2. The other way would be to use the DRM API to map the framebuffer and then memcpy the mapped pixels. This is implemented in Chromium OS with Python and can be translated to C easily, see https://chromium-review.googlesource.com/c/chromiumos/platform/factory/+/367611. The DRM API can also be used by another process than the Qt UI process that does the rendering.

Answer 2

This is a very interesting question, and I have fought this problem from several angles.

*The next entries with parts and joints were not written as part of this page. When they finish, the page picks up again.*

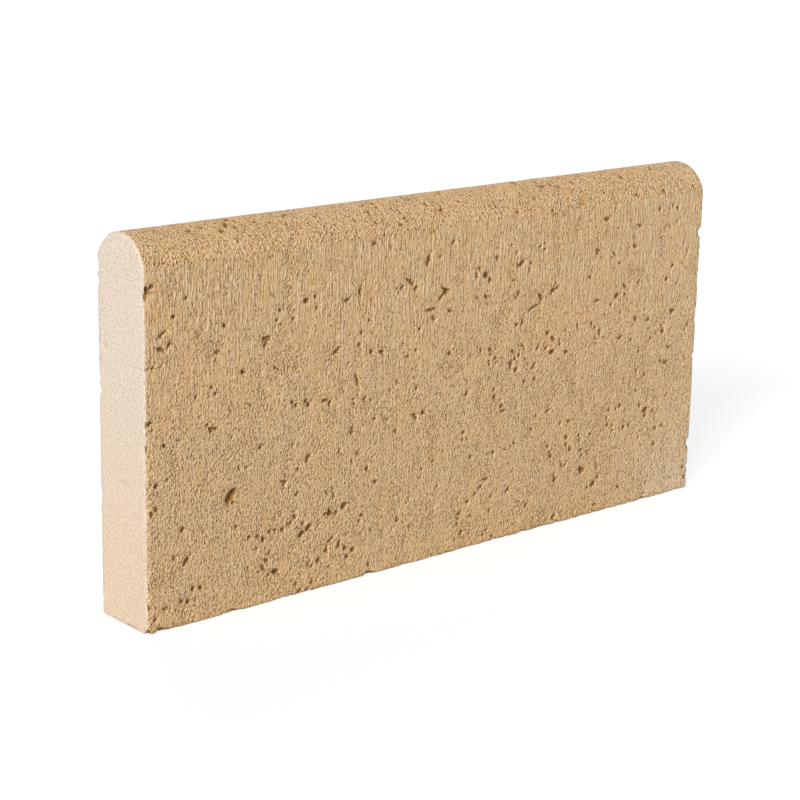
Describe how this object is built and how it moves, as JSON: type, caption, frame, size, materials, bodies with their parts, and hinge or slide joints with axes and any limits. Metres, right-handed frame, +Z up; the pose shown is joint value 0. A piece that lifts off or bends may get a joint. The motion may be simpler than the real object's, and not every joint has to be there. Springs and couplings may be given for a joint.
{
  "type": "bullnose coping block",
  "caption": "Rectangular coping block of pressed limestone with one long edge rounded to a bullnose, for capping low walls and edging paths and pools.",
  "frame": {"origin": "centre of the square base that the block stands on", "axes": "+X along the block's length, +Y through its thickness away from the broad face that the picture shows, +Z up from the base to the rounded nose"},
  "size_m": [0.4, 0.04, 0.2],
  "materials": {
    "pressed_limestone": "matt sandy stone, fine vertical drag lines and small pits on the broad faces, paler and closer on the ends"
  },
  "bodies": {
    "root": {"coping_block": "pressed_limestone"}
  },
  "joints": []
}
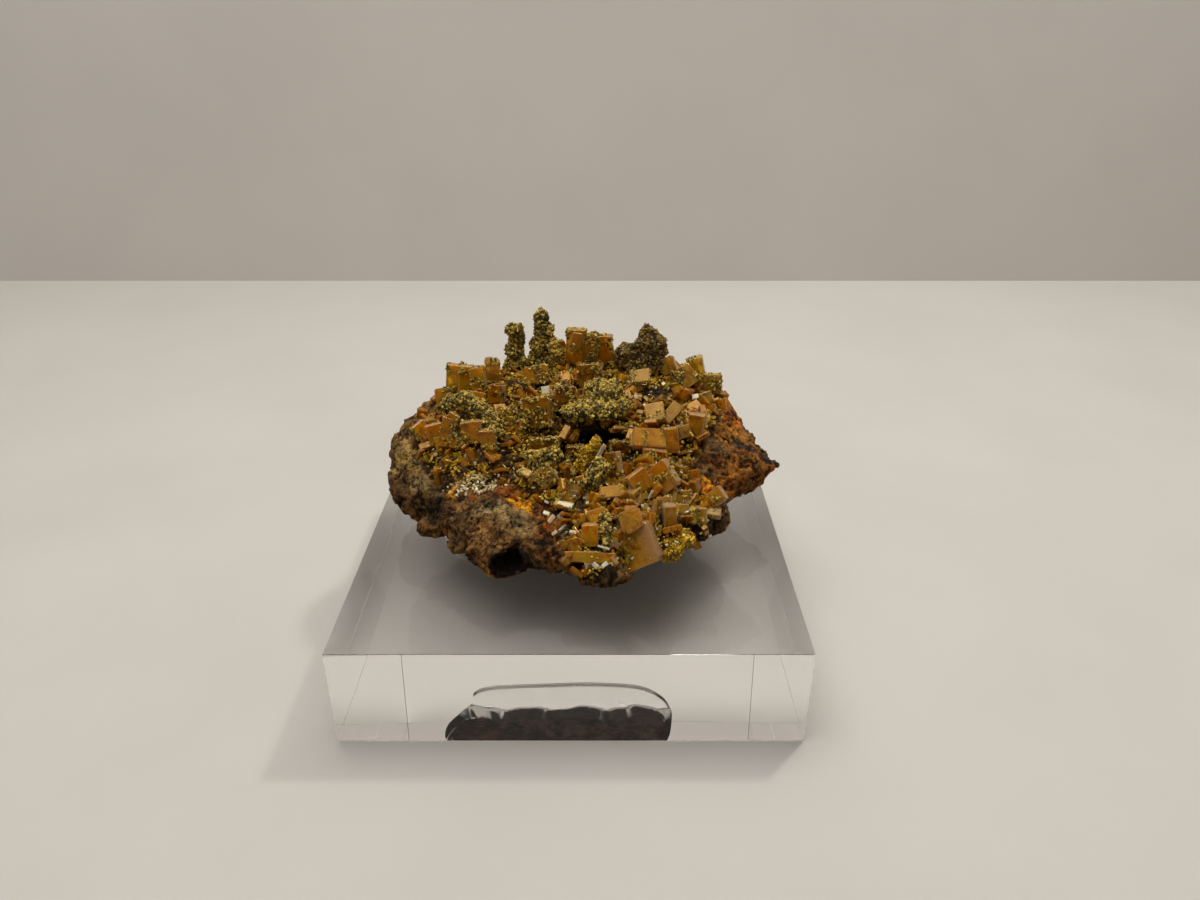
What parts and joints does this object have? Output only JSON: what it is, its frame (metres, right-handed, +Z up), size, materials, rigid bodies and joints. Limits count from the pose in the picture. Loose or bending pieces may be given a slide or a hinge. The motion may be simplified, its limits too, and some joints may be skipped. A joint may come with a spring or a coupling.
{
  "type": "wulfenite on matrix",
  "caption": "Rusty plate of matrix with a druse of square orange wulfenite tablets and olive mimetite crusts, stuck with clear gel to a square block of clear acrylic.",
  "frame": {"origin": "centre of the acrylic block's flat underside, on the surface it stands on", "axes": "+Z up, out of the block's top; -Y is the front, towards which the drusy face looks; +X is to the right seen from the front"},
  "size_m": [0.0514, 0.0508, 0.035],
  "materials": {
    "acrylic": "clear polished acrylic",
    "gel": "clear gel, slightly cloudy",
    "ironstone": "rough rusty brown with ochre, grey and black patches",
    "wulfenite_orange": "glassy to resinous, honey orange",
    "wulfenite_amber": "glassy to resinous, dark amber",
    "wulfenite_tan": "glassy, pale pinkish tan",
    "mimetite": "granular, olive to mustard, waxy grains"
  },
  "bodies": {
    "root": {"acrylic_block": "acrylic", "clear_gel_pad": "gel", "matrix": "ironstone", "wulfenite_front": "wulfenite_orange", "wulfenite_right_edge": "wulfenite_tan", "wulfenite_centre_right": "wulfenite_orange", "wulfenite_right_shoulder": "wulfenite_tan", "wulfenite_right_back": "wulfenite_tan", "wulfenite_centre_left": "wulfenite_tan", "wulfenite_centre": "wulfenite_amber", "wulfenite_left": "wulfenite_orange", "wulfenite_left_back": "wulfenite_orange", "wulfenite_back": "wulfenite_amber", "mimetite_centre_cap": "mimetite", "mimetite_left_ridge": "mimetite", "mimetite_left_spire": "mimetite", "mimetite_tall_spire": "mimetite", "mimetite_back_lump": "mimetite", "mimetite_low_left": "mimetite", "mimetite_low_centre": "mimetite", "mimetite_front_right": "mimetite", "mimetite_stub": "mimetite"}
  },
  "joints": []
}
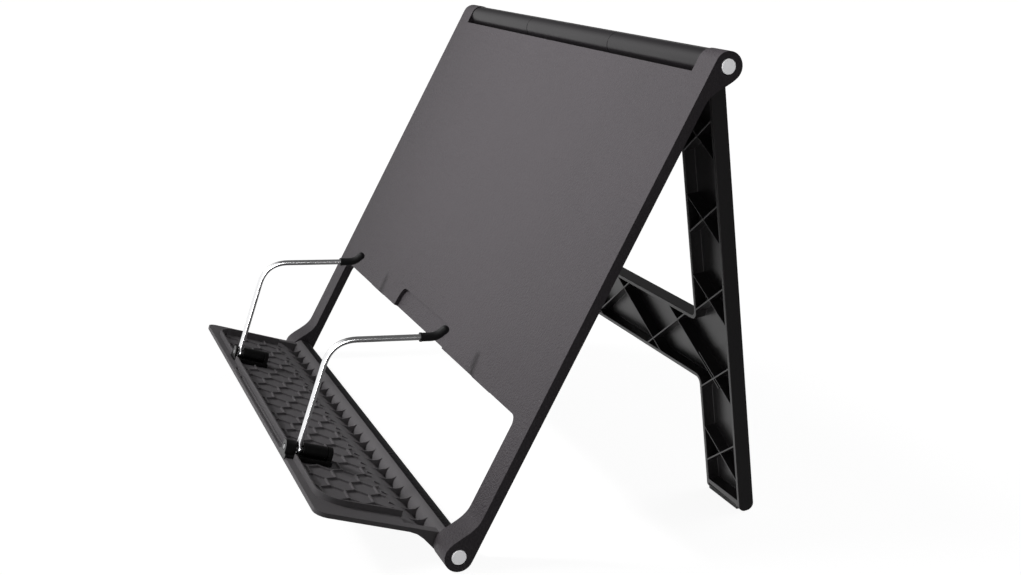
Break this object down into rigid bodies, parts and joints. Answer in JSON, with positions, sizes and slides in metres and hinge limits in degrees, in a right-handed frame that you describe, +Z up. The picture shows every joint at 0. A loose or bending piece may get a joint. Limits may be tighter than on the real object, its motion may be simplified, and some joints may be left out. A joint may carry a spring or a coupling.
{
  "type": "photo album stand",
  "caption": "Folding stand that holds a photo album or book open: leaning ribbed panel, hinged H-shaped rear leg, shallow honeycomb tray and two swivelling wire page arms.",
  "frame": {"origin": "centre of the footprint, on the table", "axes": "+X to the reader's right, -Y towards the reader, +Z up; both hinge pins run along X"},
  "size_m": [0.34, 0.2194, 0.2277],
  "materials": {
    "panel_plastic": "fine leather grain, warm dark grey",
    "frame_plastic": "satin, near black",
    "tray_plastic": "satin grey",
    "cover_plastic": "satin dark grey",
    "pad_rubber": "ribbed, light grey",
    "tip_rubber": "soft sleeve, black",
    "bush_nylon": "natural nylon",
    "pin_steel": "turned",
    "wire_chrome": "bright plated",
    "pivot_plastic": "black"
  },
  "bodies": {
    "panel": {"back_panel": "panel_plastic", "top_hinge_pin_left": "pin_steel", "top_hinge_pin_right": "pin_steel", "bottom_hinge_pin_left": "pin_steel", "bottom_hinge_pin_right": "pin_steel"},
    "leg": {"leg_frame": "frame_plastic", "leg_barrel_cover_left": "cover_plastic", "leg_barrel_cover_middle": "cover_plastic", "leg_barrel_cover_right": "cover_plastic", "foot_pad_left": "pad_rubber", "foot_pad_right": "pad_rubber", "top_friction_bush_left": "bush_nylon", "top_friction_bush_right": "bush_nylon"},
    "tray": {"tray": "tray_plastic", "tray_barrel_cover_left": "cover_plastic", "tray_barrel_cover_middle": "cover_plastic", "tray_barrel_cover_right": "cover_plastic", "bottom_friction_bush_left": "bush_nylon", "bottom_friction_bush_right": "bush_nylon", "arm_bracket_left": "pivot_plastic", "arm_bracket_right": "pivot_plastic", "arm_swivel_pin_left": "pin_steel", "arm_swivel_pin_right": "pin_steel"},
    "arm_left": {"arm_swivel_sleeve_left": "pivot_plastic", "page_arm_wire_left": "wire_chrome", "page_arm_tip_left": "tip_rubber"},
    "arm_right": {"arm_swivel_sleeve_right": "pivot_plastic", "page_arm_wire_right": "wire_chrome", "page_arm_tip_right": "tip_rubber"}
  },
  "joints": [
    {"name": "leg_hinge", "type": "hinge", "parent": "panel", "child": "leg", "pos_m": [0, 0.07334, 0.22076], "axis": [-1, 0, 0], "range_deg": [0, 35.5]},
    {"name": "tray_hinge", "type": "hinge", "parent": "panel", "child": "tray", "pos_m": [0, -0.04913, 0.0069], "axis": [-1, 0, 0], "range_deg": [-17.8, 10]},
    {"name": "arm_right_swivel", "type": "hinge", "parent": "tray", "child": "arm_right", "pos_m": [0.081, -0.10151, 0.03154], "axis": [0, -0.9521, 0.3057], "range_deg": [0, 88]},
    {"name": "arm_left_swivel", "type": "hinge", "parent": "tray", "child": "arm_left", "pos_m": [-0.081, -0.10151, 0.03154], "axis": [0, 0.9521, -0.3057], "range_deg": [0, 88]}
  ]
}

The problem is quite complex and dependant on platform, you seem to be running on EGL, which means embedded, and there you have few options unless your platform offers them.

The options you have are:

glTexSubImage2D

glTexSubImage2D can copy several kinds of buffers from OpenGL textures to CPU memory. Unfortunatly it is not supported in GLES 2/3, but your embedded provider might support it via an extension. This is nice because you can either render to FBO or get the pixels from the specific texture you need. It also needs minimal code intervertion.

glReadPixels

glReadPixels is the most common way to download all or part of the GPU pixels which are already rendered. Albeit slow, it works on GLES and Desktop. On Desktop with a decent GPU is bearable up to interactive framerates, but beware on embedded it might be really slow as it stops your render thread to get the data (horrible framedrops ensured). You can save code as it can be made to work with minimal code modifications.

Pixel Buffer Objects (PBO's)

Once you start doing real research PBO's appear here and there because they can be made to work asynchronously. They are also generally not supported in embedded but can work really well on desktop even on mediocre GPU's. Also a bit tricky to setup and require specific render modifications.

Framebuffer

On embedded, sometimes you already render to the framebuffer, so go there and fetch the pixels. Also works on desktop. You can enven mmap() the buffer to a file and get partial contents easily. But beware in many embedded systems EGL does not work on the framebuffer but on a different 'overlay' so you might be snapshotting the background of it. Also to note some multimedia applications are run with UI's on the EGL and media players on the framebuffer. So if you only need to capture the video players this might work for you. In other cases there is EGL targeting a texture which is copied to the framebuffer, and it will also work just fine.

As far as I know render to texture and stream to a framebuffer is the way they made the sweet Qt UI you see on the Ableton Push 2

More exotic Dispmanx/OpenWF

On some embedded systems (notably the Raspberry Pi and most Broadcom Videocore's) you have DispmanX. Whichs is really interesting:

This is fun:

The lowest level of accessing the GPU seems to be by an API called Dispmanx[...]

It continues...

Just to give you total lack of encouragement from using Dispmanx there are hardly any examples and no serious documentation.

Basically DispmanX is very near to baremetal. So it is even deeper down than the framebuffer or EGL. Really interesting stuff because you can use vc_dispmanx_snapshot() and really get a snapshot of everything really fast. And by fast I mean I got 30FPS RGBA32 screen capture with no noticeable stutter on screen and about 4~6% of extra CPU overhead on a Rasberry Pi. Night and day because glReadPixels got was producing very noticeable framedrops even for 1x1 pixel capture.

That's pretty much what I've found.